Hurricane is a pinball machine released by Williams Electronics in August 1991. It was designed by Barry Oursler as the third game in Oursler's amusement park themed pinball trilogy. The first being Comet, released in 1985, and the second being Cyclone, released in 1988.

== Artwork ==
Two rider's at the front of the rollercoaster on the backglass have T-shirts with "Comet" and "Cyclone" referencing the earlier games.

==Description==
The game has some new features and many other features that came from its predecessors. New features include the Hurricane ramp which is a ramp that circles the whole playfield and acts as the skill shot when the player shoots the ball up the ramp on the right side of the playfield awarding the player 500,000 and adds up and additional 250,000 each time the skill shot is made successfully. Another new feature is the Juggler in the middle of the playfield that shoots the ball up and then U-turns back down to the Pop bumpers and also acts as the ball lock for multiball. Several other features return from both Comet and Cyclone as well, like the Comet ramp in the middle of the playfield and the Ferris wheel mechanism from Cyclone In which this game has a double Ferris Wheel other than a single one to carry the ball from one ferris wheel to another, then to the ramp and back to the playfield. Other features include the dummy and the shooting gallery targets in form of Cats and Ducks that returned from Comet. Another feature of this game is a rotating backglass that is similar to Cyclone's award wheel with the Hurricane rollercoaster spinning around and choosing the award the player receives on the dot-matrix display.

==Gameplay Rules==
The primary rules of the game is to complete the PALACE letters, start multiball, and complete the clown face in the middle of the playfield to start Clown Time.
- PALACE-To get the PALACE letters, shoot the hurricane ramp on the right side of the playfield when "Palace Letter" is lit to be awarded one letter at a time. Once you complete PALACE, the Palace Jackpot will light at the juggler awarding you in a range of 5 million to 15 or 16 million.
- Multiball-To start multiball, hit the 3 duck bank targets on the left to lite the lock at the juggler. Once two balls are locked and the third is launched onto the playfield, multiball will begin and you must shoot the Hurricane ramp to score 1 million the first time, 2 million the second, and 5 million the third time.

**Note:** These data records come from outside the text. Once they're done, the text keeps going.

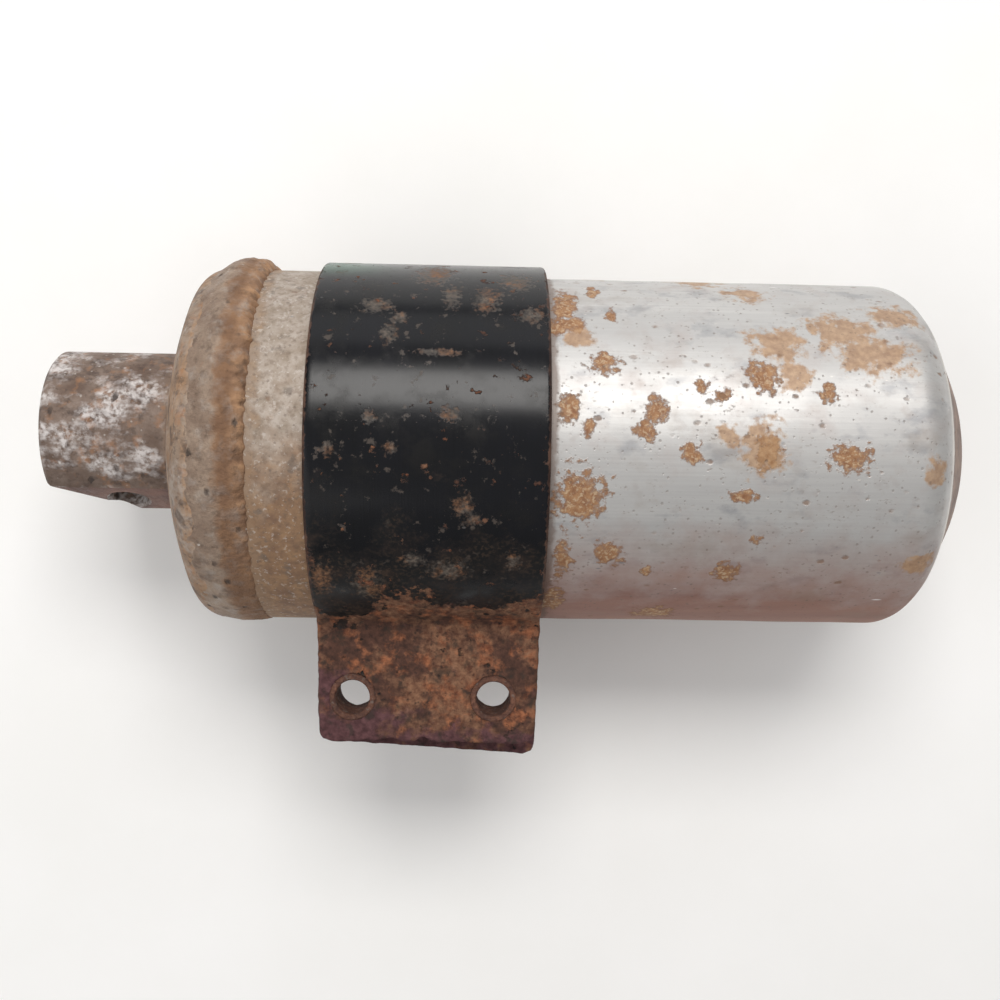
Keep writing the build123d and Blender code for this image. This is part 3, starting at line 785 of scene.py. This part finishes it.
def bead_tree():
    """Geometry Nodes: overlapping frozen pools of weld metal, laid round the fillet that comes in."""
    tree = bpy.data.node_groups.new("weld_pools", "GeometryNodeTree")
    face = tree.interface
    face.new_socket("Geometry", in_out="INPUT", socket_type="NodeSocketGeometry")
    for name, kind in (
            ("Ring Radius", "Float"), ("Pool Count", "Int"), ("Pool Half Length", "Float"),
            ("Pool Half Width", "Float"), ("Bead Height", "Float"), ("Bead Swell", "Float"),
            ("Pool Tilt", "Float"), ("Seed", "Int"), ("Material", "Material")):
        face.new_socket(name, in_out="INPUT", socket_type="NodeSocket" + kind)
    face.new_socket("Geometry", in_out="OUTPUT", socket_type="NodeSocketGeometry")
    given = add(tree, "NodeGroupInput").node.outputs
    circle = add(tree, "GeometryNodeCurvePrimitiveCircle", {
        "Radius": given["Ring Radius"], "Resolution": 128})
    dots = add(tree, "GeometryNodeCurveToPoints", {"Curve": circle, "Count": given["Pool Count"]})
    spot = add(tree, "GeometryNodeInputPosition")
    outward = add(tree, "ShaderNodeVectorMath", {0: spot}, operation="NORMALIZE")
    upward = add(tree, "ShaderNodeSeparateXYZ", {"Vector": outward}).node.outputs["Y"]
    swell = add(tree, "ShaderNodeMath", {
        0: upward, 1: given["Bead Swell"], 2: given["Bead Height"]}, operation="MULTIPLY_ADD")

    # The pool lies along the ring, wide across the joint, and leans back over the one before it.
    round_ring = dots.node.outputs["Tangent"]
    along = add(tree, "FunctionNodeAlignRotationToVector", {"Vector": round_ring}, axis="X")
    stood = add(tree, "FunctionNodeAlignRotationToVector", {
        "Rotation": along, "Vector": outward}, axis="Z", pivot_axis="X")
    jitter = add(tree, "FunctionNodeRandomValue", {
        0: (-0.06, -0.08, -0.3), 1: (0.06, 0.08, 0.3), "Seed": given["Seed"]}, data_type="FLOAT_VECTOR")
    tilt = add(tree, "ShaderNodeCombineXYZ", {"Y": given["Pool Tilt"]})
    lean = add(tree, "ShaderNodeVectorMath", {0: tilt, 1: jitter}, operation="ADD")
    turned = add(tree, "FunctionNodeRotateRotation", {
        "Rotation": stood, "Rotate By": lean}, rotation_space="LOCAL")
    size = add(tree, "ShaderNodeCombineXYZ", {
        "X": given["Pool Half Length"], "Y": given["Pool Half Width"], "Z": swell})
    number = add(tree, "GeometryNodeInputIndex")
    vary = add(tree, "FunctionNodeRandomValue", {
        0: (0.85, 0.84, 0.95), 1: (1.15, 1.12, 1.05), "Seed": given["Seed"], "ID": number,
    }, data_type="FLOAT_VECTOR")
    grown = add(tree, "ShaderNodeVectorMath", {0: size, 1: vary}, operation="MULTIPLY")
    pool = add(tree, "GeometryNodeMeshIcoSphere", {"Radius": 1.0, "Subdivisions": 4})
    placed = add(tree, "GeometryNodeInstanceOnPoints", {
        "Points": dots, "Instance": pool,
        "Rotation": turned, "Scale": grown})
    joined = add(tree, "GeometryNodeJoinGeometry")
    stand = add(tree, "GeometryNodeTransform", {
        "Geometry": placed, "Rotation": (0, radians(90), 0),
        "Translation": (axis.x + (weld_x + pool_middle) * MM, axis.y, axis.z)})
    tree.links.new(stand, joined.node.inputs["Geometry"])
    tree.links.new(given["Geometry"], joined.node.inputs["Geometry"])
    real = add(tree, "GeometryNodeRealizeInstances", {"Geometry": joined})
    finish = add(tree, "GeometryNodeSetMaterial", {"Geometry": real, "Material": given["Material"]})
    add(tree, "NodeGroupOutput", {"Geometry": finish})
    return tree


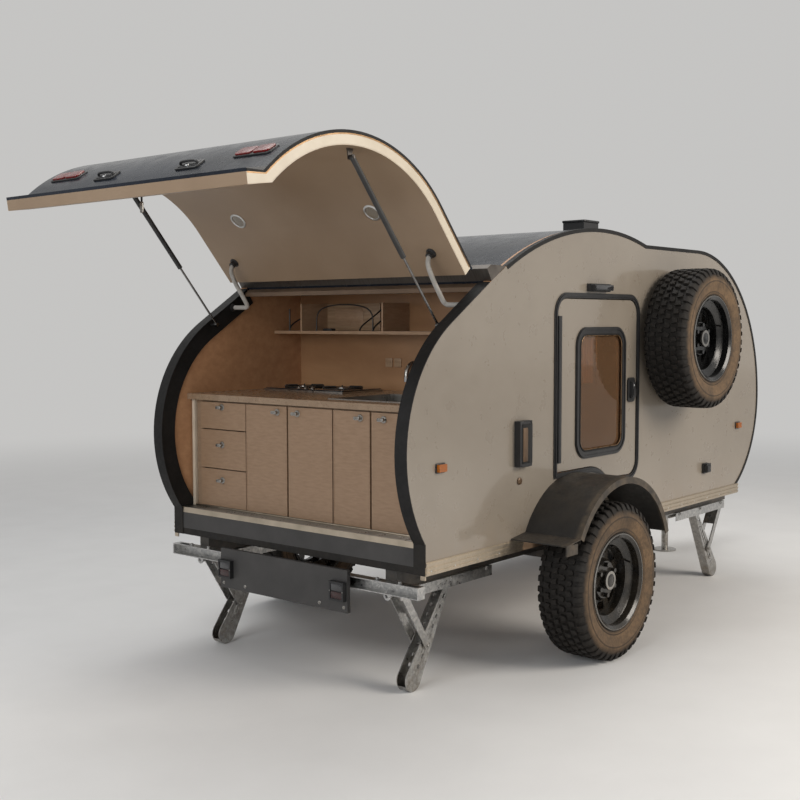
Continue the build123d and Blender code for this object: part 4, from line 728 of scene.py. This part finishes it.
RIB, RIB_R = 5.0, (9.7, 10.9)       # length of one rib, and the radii of its valley and top
HOSE_Y = 600
GLAND = (-747.8, 1634.7)            # on the closed hatch's inner face
GLAND_OUT = (-725.2, 1599.3)        # where the hose has left the gland
GLAND_WAY = (0.5383, -0.8428)       # the inner face's normal
COLLAR = (-734.8, 715.5, 1605.1)    # on the wall's inner face


def smooth_line(points):
    """Points along a smooth curve through the route, half a rib apart."""
    data = bpy.data.curves.new("route", "CURVE")
    data.dimensions = "3D"
    data.resolution_u = 40
    line = data.splines.new("NURBS")
    line.points.add(len(points) - 1)
    for point, co in zip(line.points, points):
        point.co = (*co, 1)
    line.order_u = 3
    line.use_endpoint_u = True
    o = bpy.data.objects.new("route", data)
    mesh = bpy.data.meshes.new_from_object(o)
    found = [v.co.copy() for v in mesh.vertices]
    bpy.data.objects.remove(o)
    bpy.data.meshes.remove(mesh)
    bpy.data.curves.remove(data)
    even = [found[0]]
    for target in found[1:]:
        while (target - even[-1]).length > RIB / 2:
            even.append(even[-1] + (target - even[-1]).normalized() * RIB / 2)
    return even


for name, s in SIDES:
    ax, az = opened(*GLAND)
    bx, bz = opened(*GLAND_OUT)
    wx, wy, wz = COLLAR
    route = [(ax, s * HOSE_Y, az), (bx, s * HOSE_Y, bz), (bx + 26, s * HOSE_Y, bz - 60),
             (-760, s * HOSE_Y, 1640), (wx, s * 604, wz), (wx, s * 650, wz), (wx, s * wy, wz)]
    line = smooth_line(route)
    kit = Kit()
    kit.tube(line, [RIB_R[k % 2] for k in range(len(line))], "hose", 14)
    hose = kit.done(f"conduit_hose_{name}", None)
    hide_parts("conduits")
    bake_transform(hose)
    kit = Kit()
    nx, nz = turned(*GLAND_WAY)
    kit.lathe(((0, -1), (23, -1), (23, 3), (17, 5), (15, 9), (15, 24), (13.4, 26), (0, 26)), "black",
              placed((ax, s * HOSE_Y, az), (nx, 0, nz), (0, 1, 0)))
    kit.done(f"conduit_gland_{name}", "hatch")
    kit = Kit()
    kit.lathe(((0, -1), (19, -1), (19, 3), (15, 5), (14, 14), (12.6, 15), (0, 15)), "black",
              placed((wx, s * wy, wz), (0, -s, 0), (1, 0, 0)))
    kit.done(f"conduit_collar_{name}", "trailer")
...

After two of the three balls drain, Multiple Scoring will start and last for 15 seconds.
- Clown Time-To complete the clown face you must shoot for six major shots:
  - 1. Ferris Wheel- Lights left eye
  - 2. Hurricane Ramp - Lights right eye
  - 3. The Dummy - Lights the nose
  - 4. the Ducks - Lights left cheek
  - 5. the Cats - Lights right cheek
  - 6. 300K shot of Comet ramp - Lights the mouth
After you have made these six major shots, Clown Time will light at the Hurricane ramp and you must shoot it to start the mode. Clown time will last for 25 seconds and in the meantime, all targets are worth 50,000 while all of the major shots in the game like both the Comet and the Hurricane Ramp score 500,000 for the first time, 750,000 for the second and 1 million for each major shot for the rest of the mode.

===Other Rules===
- Bonus Multiplier- Shoot the dummy to increase the bonus multiplier from 1× to a maximum of 6×. Lights extra ball when flashing (except when five extra balls had been earned, and this happens, a score award is given for each one thereafter).
- Mystery- Shoot the 4 cat bank targets on the right to light the mystery at the juggler. Will award you with Points, Specials, Extra Balls, Palace Letters, Bonus Multipliers, etc. (At some points in the game, it will award you with "Absolutely Nothing" which awards you with no points; This is similar to the "Zilch" award in Cyclone).
- Ferris Wheel - Shoot left loop to collect the Ferris Wheel bonus. This can be increased by either hitting the duck targets or the jet bumpers 15K at a time up to a maximum of 1 million.
- Hurricane Ramp- Shoot for this to be awarded with a skill shot, a PALACE letter, 1 million Points, and start Clown Time. Hit the 4 cat bank targets to relight.
- Comet Ramp- Shoot this ramp to be awarded 100K for the first time, 200K for the second, 300K for the third and unlimited millions once you shoot for it multiple times after the fourth time.

== Reception ==
Play Meter criticized the game for borrowing too much from Comet and Cyclone, although praised the display programming.

==Digital versions==
Hurricane was released as a licensed table for The Pinball Arcade in February 2016 and removed from all digital stores on June 30, 2018, when the license with WMS expired.

Less than a year after the table was delisted from stores, Zen Studios announced that they would bring back a digital version of Hurricane. It was released as part of volume 4 of Williams pinball table conversions for Pinball FX 3 on May 28, 2019; with a remastered version released for Pinball FX on May 26, 2022.